The process of maturation takes so long that when it does complete:
  1. it is easy to overlook the total effort, since the effort spent at each juncture is little, and
  2. it is easy to overlook its impact, since the learning appears `natural'.

2010-09-07

Four stages of learning

Acquiring a skill has, according to Indian tradition, four stages: adheeti, bOdha, aacharaNa and prachaaram.
  1. adheeti (అధీతి) involves studying the subject with due attention.
  2. bOdha (బోధ) involves distilling what is studied into the essential knowledge of the subject.
  3. aacharaNa (ఆచరణ) is putting the knowledge to practice.
  4. prachaaram (ప్రచారం) involves passing that practical knowledge to others.

2010-08-16

Short war story

One of my clients upgraded their network cabling over the weekend. Today morning, all connection attempts to all Oracle database servers started taking too long to materialize. The systems administrator called me in the afternoon, apparently, after exhausting all possible solutions that he could think of.

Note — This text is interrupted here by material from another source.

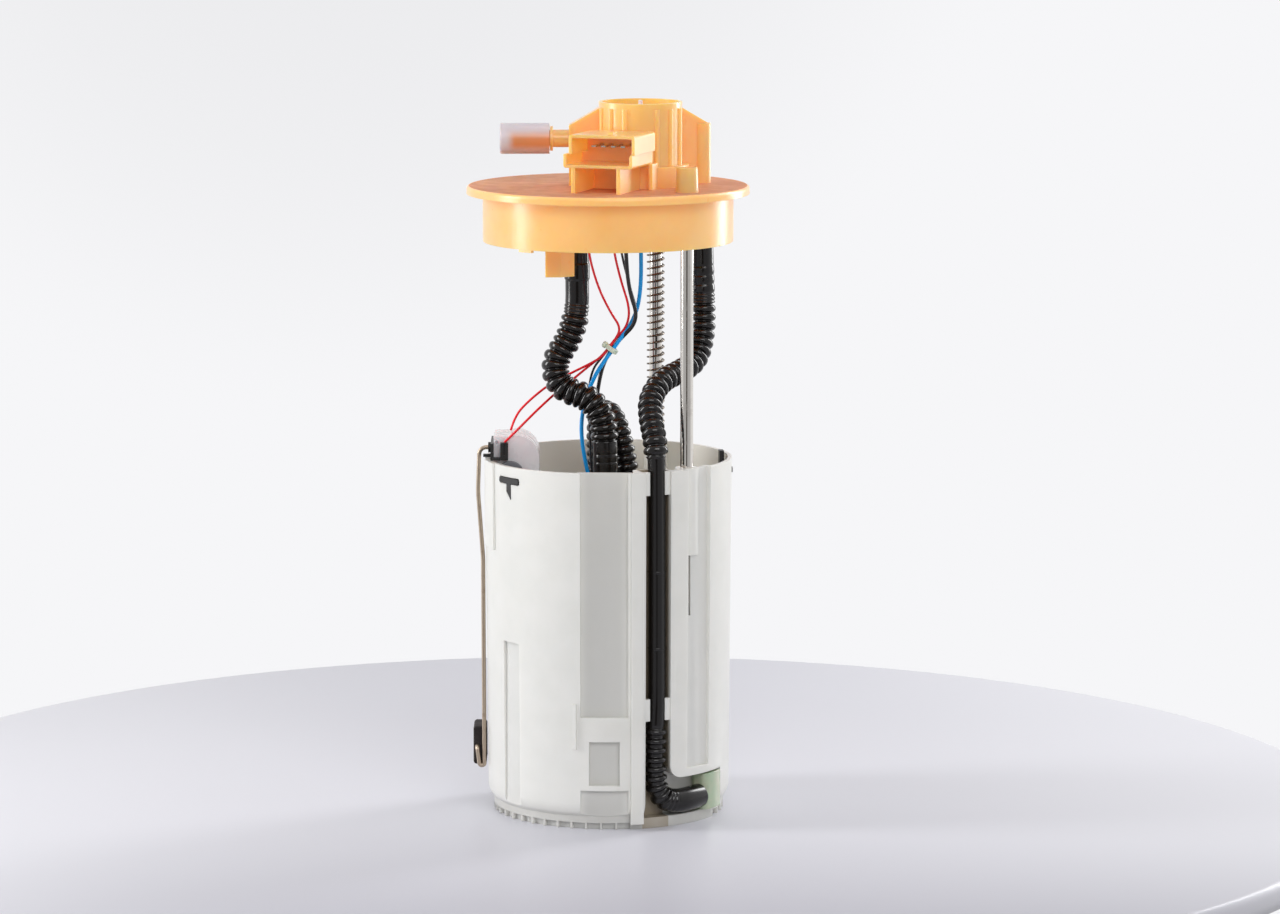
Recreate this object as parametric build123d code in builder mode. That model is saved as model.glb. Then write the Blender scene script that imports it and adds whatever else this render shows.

I asked him if ssh to those database servers (all of which run Linux) was connecting immediately. He checked, and replied that it was. Initially, I too was confused. I then asked him if the same IP addresses (and not any other virtual addresses) were being used in tnsnames.ora on the application servers.

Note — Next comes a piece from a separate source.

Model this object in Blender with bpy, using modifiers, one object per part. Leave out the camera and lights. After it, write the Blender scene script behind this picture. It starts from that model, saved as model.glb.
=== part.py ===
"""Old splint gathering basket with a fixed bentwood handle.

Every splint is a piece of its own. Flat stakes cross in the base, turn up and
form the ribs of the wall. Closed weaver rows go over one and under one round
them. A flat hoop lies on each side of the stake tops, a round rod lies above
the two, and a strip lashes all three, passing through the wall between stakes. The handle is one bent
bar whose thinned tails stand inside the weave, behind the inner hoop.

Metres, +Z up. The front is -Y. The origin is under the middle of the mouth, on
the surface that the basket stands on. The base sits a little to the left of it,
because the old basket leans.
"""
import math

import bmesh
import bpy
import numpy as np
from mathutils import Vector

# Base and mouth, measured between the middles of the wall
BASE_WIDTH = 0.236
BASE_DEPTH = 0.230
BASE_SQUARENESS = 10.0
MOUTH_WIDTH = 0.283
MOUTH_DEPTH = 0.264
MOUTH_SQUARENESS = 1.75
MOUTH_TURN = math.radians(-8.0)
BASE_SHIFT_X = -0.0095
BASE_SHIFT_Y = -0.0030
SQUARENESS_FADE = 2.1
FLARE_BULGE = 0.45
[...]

Then came the answer. He checked, and replied that tnsnames.ora did not have any IP addresses at all. It had only host names! The obvious culprit, then, was DNS. When the DNS server was restarted, the world returned to normality.

2010-08-10

Healthy projects

Most successful software projects, that also balance the Cost-Time-Quality triangle, seem to exhibit these properties.

  1. Consistently high involvement of the users throughout the life cycle.
  2. Simple designs. By , I mean most of the developers being able to hold the designs right in their heads.
  3. Good integrators, who review code.